What this means is that after you’ve bet your £1 you’ll also have £4 in cash in your account. And here’s the kicker – the minimum withdrawal is normally the same as the minimum deposit (or greater) so you can’t actually withdraw that £4.

If your qualifying bet wins you’ll get your stake and regular winnings back in cash, taking your balance over the minimum. But if the bet loses you’ll most likely have a shortfall – unless, of course, you received a consolatory free bet and you win enough to take you back over the minimum.

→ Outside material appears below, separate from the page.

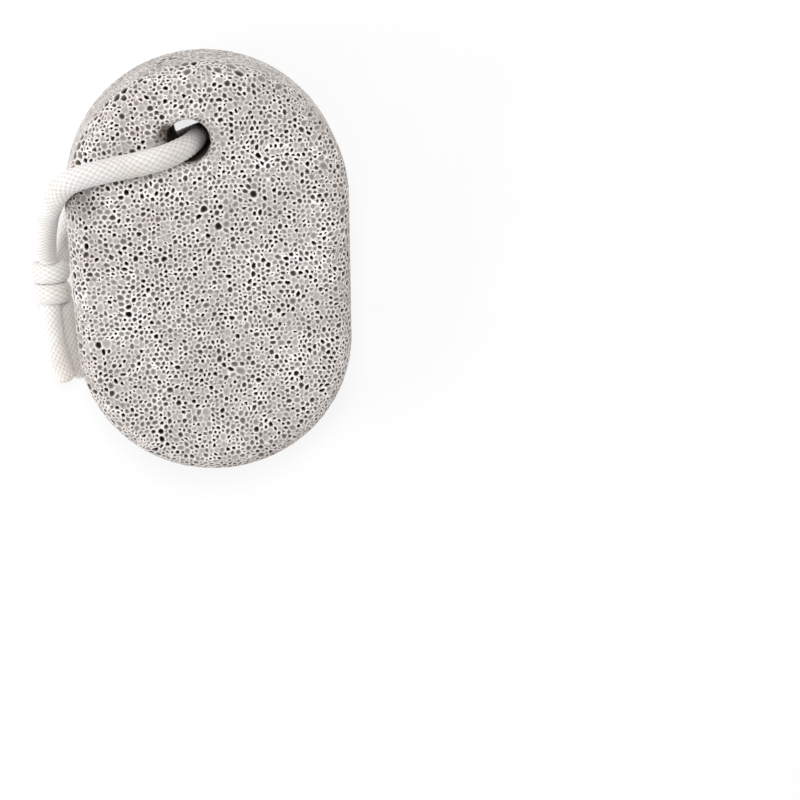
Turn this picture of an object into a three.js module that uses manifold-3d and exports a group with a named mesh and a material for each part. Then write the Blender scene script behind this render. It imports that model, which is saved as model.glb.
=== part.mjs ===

On the other hand, if everything loses – your qualifying bet and your consolation bet – then you’ll be left with a balance to small to withdraw, meaning you’ll need to:

  1. Bet or play with the funds – but only do this if you were planning on playing or betting anyway
  2. Deposit additional funds so you can withdraw

Watch Out For Time Limits

One thing we haven’t mentioned yet, but is very important, are time limits. Free bets don’t last forever, so when you get one you need to use it quickly. The time frame varies from 24 hours to a month, but after that they will expire and you would have lost them. So don’t leave them sitting in your account for a week waiting for the next round of Premier League fixtures.

Is it all a Big Scam?

By this point you should have a better understanding of how these enhanced odds offers work, and what it means when a bookmaker says that winnings are paid in free bets. But one question remains: is it all a big con, or are these offers worth claiming?

For many people they aren’t aware of the terms because they haven’t checked the details of the offer properly. So when they receive the winnings they feel cheated as they were expecting all of the funds to be given as cash. But so long as you understand the offer and know what you’re claiming they can actually be quite profitable.

Going back to our example one last time, here you’re risking £1 to either get five times as much in free bets if it loses, or twenty five times your bet in bonuses. Whichever way you look at it it’s a pretty good deal. But only as long as you’re happy to take the free bets and continue betting.